**Exercise description**
Give back exactly the lines from the start of the listing to the line containing "first_groove = ring_top - 0.32 * MM", inclusive, and nothing beyond them.

##### Supplied information

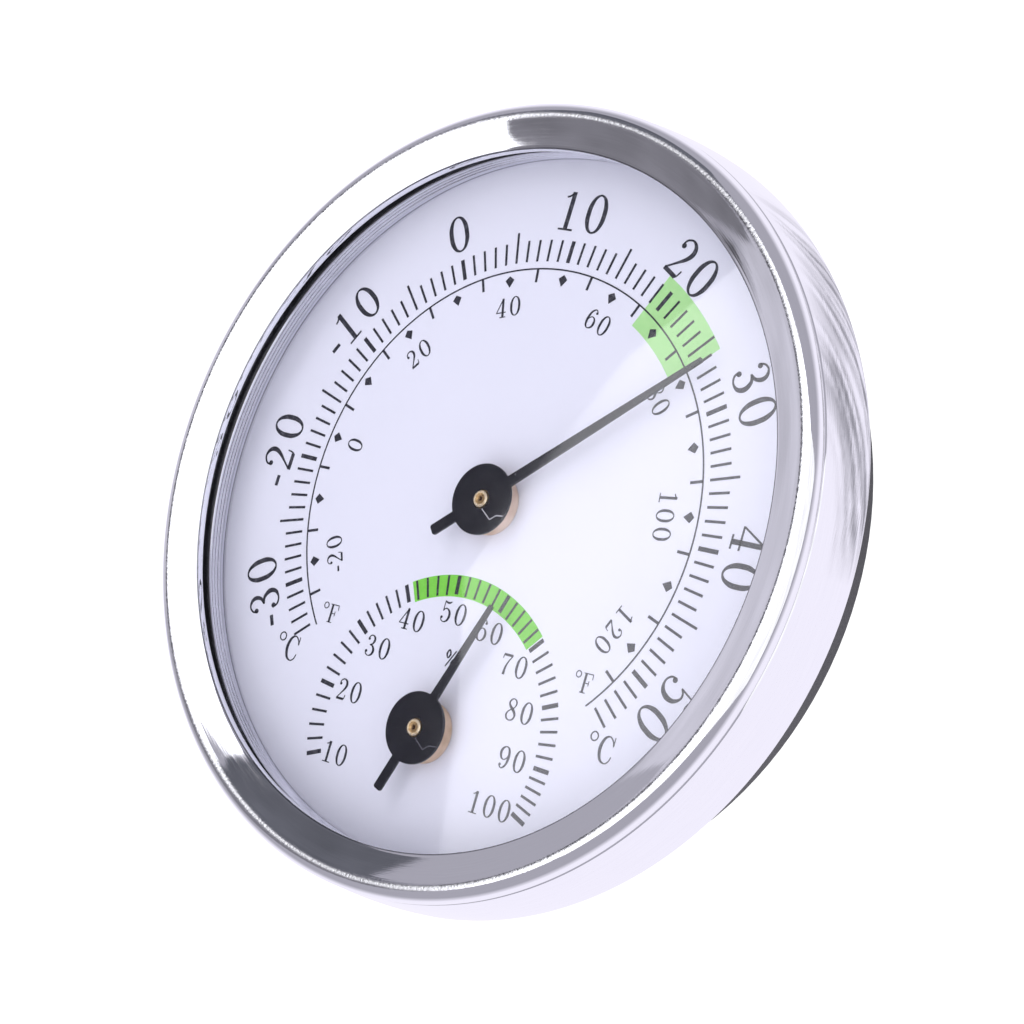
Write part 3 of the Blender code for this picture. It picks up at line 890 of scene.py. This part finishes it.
ring_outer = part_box("spacer_ring")[1].x
ring_inner = 31.7 * MM
ring_bottom = 9.55 * MM
ring_top = 11.6 * MM
gasket_inner = 31.75 * MM
gasket_top = 11.77 * MM
gasket_chamfer = 0.04 * MM
bead_count = 4
bead_pitch = 0.4 * MM
bead_depth = 0.09 * MM
bead_top = 0.24 * MM
bead_foot = 0.08 * MM
first_groove = ring_top - 0.32 * MM

bright_chrome, tree, shader = new_finish("bright_chrome")
where = node(tree, "ShaderNodeTexCoord").outputs["Object"]
_, deep, _ = node(tree, "ShaderNodeSeparateXYZ", {"Vector": where}).outputs
streaks = noise(tree, place_of(tree, (90, 9000, 90)), 5, 3)
# Painted shade: the grooves between the beads are painted near-black.
below_first = maths(tree, "ADD", deep, first_groove)
in_groove = maths(tree, "PINGPONG", below_first, bead_pitch / 2)
groove_shade = ranged(tree, in_groove, 0.02 * MM, 0.07 * MM, 1, 0)
chrome = mixed(tree, streaks, (0.74, 0.74, 0.80, 1), (0.90, 0.90, 0.94, 1))
tint = mixed(tree, groove_shade, chrome, (0.06, 0.06, 0.075, 1))
surfaced(tree, shader, tint, streaks, 0.10, 0.2, 0.1, 0.01 * MM)
shader.inputs["Metallic"].default_value = 1

profile = [(ring_outer, ring_bottom), (ring_outer, ring_top), (ring_inner + bead_depth, ring_top)]
for bead in range(bead_count):
    groove = first_groove - bead * bead_pitch
    profile += [(ring_inner, groove + bead_top), (ring_inner, groove + bead_foot)]
    profile += [(ring_inner + bead_depth, groove)]
profile += [(ring_inner + bead_depth, ring_bottom)]
drawn = turned(profile, 192)
ring = finished("spacer_ring_drawn", drawn, bright_chrome, "case", 25)
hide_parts("spacer_ring")

gasket_black, tree, shader = new_finish("gasket_black")
grain = noise(tree, place_of(tree), 4000, 3)
tint = mixed(tree, grain, (0.012, 0.012, 0.014, 1), (0.030, 0.030, 0.034, 1))
surfaced(tree, shader, tint, grain, 0.5, 0.7, 0.3, 0.01 * MM)
seal = turned(
    [
        (ring_outer, ring_top), (ring_outer, gasket_top),
        (gasket_inner + gasket_chamfer, gasket_top), (gasket_inner, gasket_top - gasket_chamfer),
        (gasket_inner, ring_top + gasket_chamfer), (gasket_inner + gasket_chamfer, ring_top),
    ],
    192,
)
finished("lens_gasket", seal, gasket_black, "case", 25)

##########

**Exercise result**
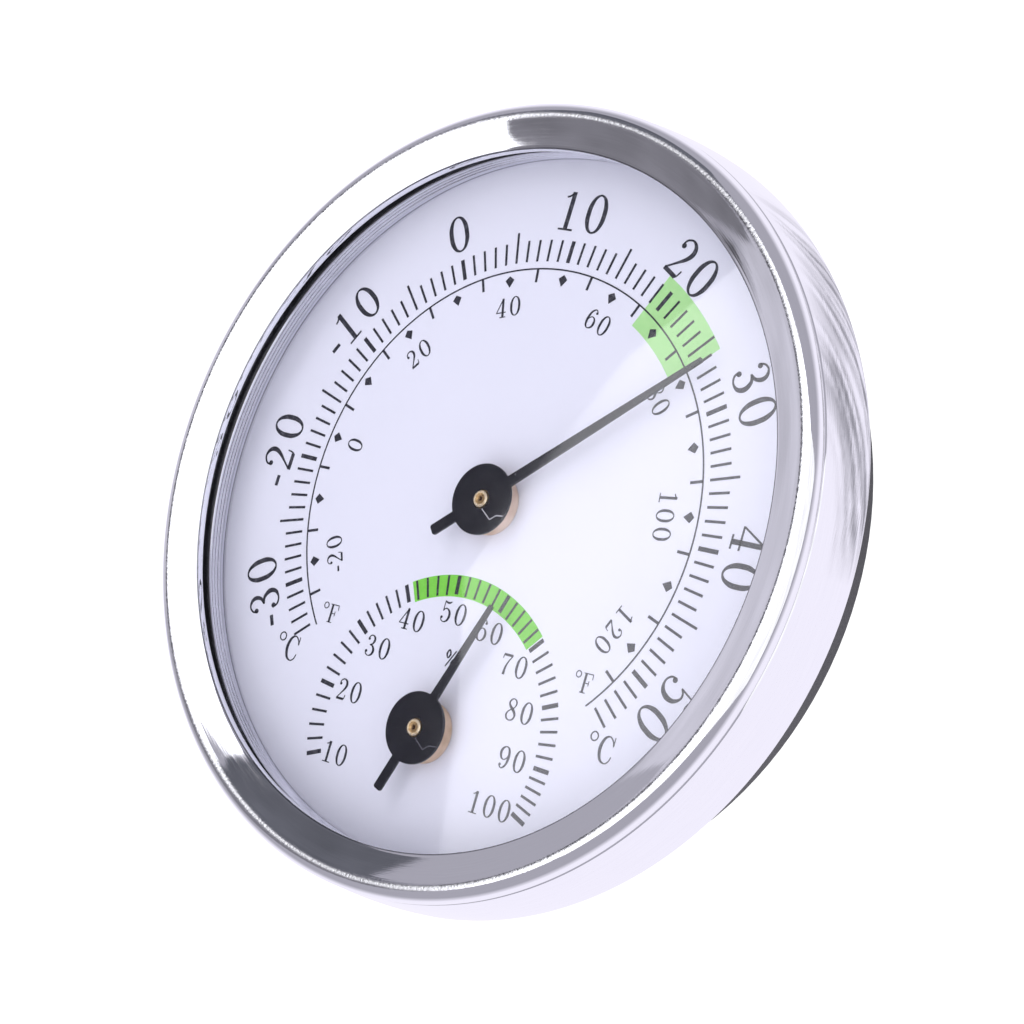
Write part 3 of the Blender code for this picture. It picks up at line 890 of scene.py. This part finishes it.
ring_outer = part_box("spacer_ring")[1].x
ring_inner = 31.7 * MM
ring_bottom = 9.55 * MM
ring_top = 11.6 * MM
gasket_inner = 31.75 * MM
gasket_top = 11.77 * MM
gasket_chamfer = 0.04 * MM
bead_count = 4
bead_pitch = 0.4 * MM
bead_depth = 0.09 * MM
bead_top = 0.24 * MM
bead_foot = 0.08 * MM
first_groove = ring_top - 0.32 * MM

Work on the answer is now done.